DIRECTION =
Locate each line below that includes "Blender" and reproduce it.

GIVEN ENTRIES =
........

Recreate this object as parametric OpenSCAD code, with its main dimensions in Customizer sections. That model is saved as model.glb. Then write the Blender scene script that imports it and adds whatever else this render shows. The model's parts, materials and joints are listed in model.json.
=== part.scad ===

........

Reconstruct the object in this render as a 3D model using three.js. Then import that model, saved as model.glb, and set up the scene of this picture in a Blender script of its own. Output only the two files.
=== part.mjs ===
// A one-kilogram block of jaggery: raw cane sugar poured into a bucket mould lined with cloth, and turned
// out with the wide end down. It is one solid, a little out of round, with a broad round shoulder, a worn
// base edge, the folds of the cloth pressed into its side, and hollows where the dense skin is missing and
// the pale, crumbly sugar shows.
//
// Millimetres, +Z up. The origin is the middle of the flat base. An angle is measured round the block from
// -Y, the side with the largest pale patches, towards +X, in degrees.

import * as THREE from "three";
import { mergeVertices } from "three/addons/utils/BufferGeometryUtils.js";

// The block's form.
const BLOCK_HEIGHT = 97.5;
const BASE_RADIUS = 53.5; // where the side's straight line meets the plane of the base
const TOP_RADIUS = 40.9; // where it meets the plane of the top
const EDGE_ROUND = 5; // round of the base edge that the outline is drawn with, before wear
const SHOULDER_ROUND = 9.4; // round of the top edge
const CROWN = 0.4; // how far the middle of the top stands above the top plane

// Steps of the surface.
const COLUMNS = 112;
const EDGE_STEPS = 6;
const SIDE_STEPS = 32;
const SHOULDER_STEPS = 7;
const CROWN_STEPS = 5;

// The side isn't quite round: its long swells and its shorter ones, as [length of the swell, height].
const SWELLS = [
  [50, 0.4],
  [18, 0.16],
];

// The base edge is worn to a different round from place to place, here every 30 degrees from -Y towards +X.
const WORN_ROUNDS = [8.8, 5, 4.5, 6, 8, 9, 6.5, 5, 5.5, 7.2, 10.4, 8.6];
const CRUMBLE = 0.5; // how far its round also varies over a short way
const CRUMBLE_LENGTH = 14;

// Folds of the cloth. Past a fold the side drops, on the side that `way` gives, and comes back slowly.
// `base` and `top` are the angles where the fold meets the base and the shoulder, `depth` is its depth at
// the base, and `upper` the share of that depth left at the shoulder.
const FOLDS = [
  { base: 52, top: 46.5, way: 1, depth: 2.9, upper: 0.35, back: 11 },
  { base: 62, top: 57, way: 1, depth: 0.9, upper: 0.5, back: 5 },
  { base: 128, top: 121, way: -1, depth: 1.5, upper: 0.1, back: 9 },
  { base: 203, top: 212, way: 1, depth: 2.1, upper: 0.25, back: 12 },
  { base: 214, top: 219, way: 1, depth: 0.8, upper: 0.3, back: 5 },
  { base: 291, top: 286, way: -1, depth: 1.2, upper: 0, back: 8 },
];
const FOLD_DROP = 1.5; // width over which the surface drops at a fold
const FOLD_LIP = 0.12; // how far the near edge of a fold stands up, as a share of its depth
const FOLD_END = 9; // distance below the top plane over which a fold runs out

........

OUTPUT FOR THIS TASK =
Recreate this object as parametric OpenSCAD code, with its main dimensions in Customizer sections. That model is saved as model.glb. Then write the Blender scene script that imports it and adds whatever else this render shows. The model's parts, materials and joints are listed in model.json.
Reconstruct the object in this render as a 3D model using three.js. Then import that model, saved as model.glb, and set up the scene of this picture in a Blender script of its own. Output only the two files.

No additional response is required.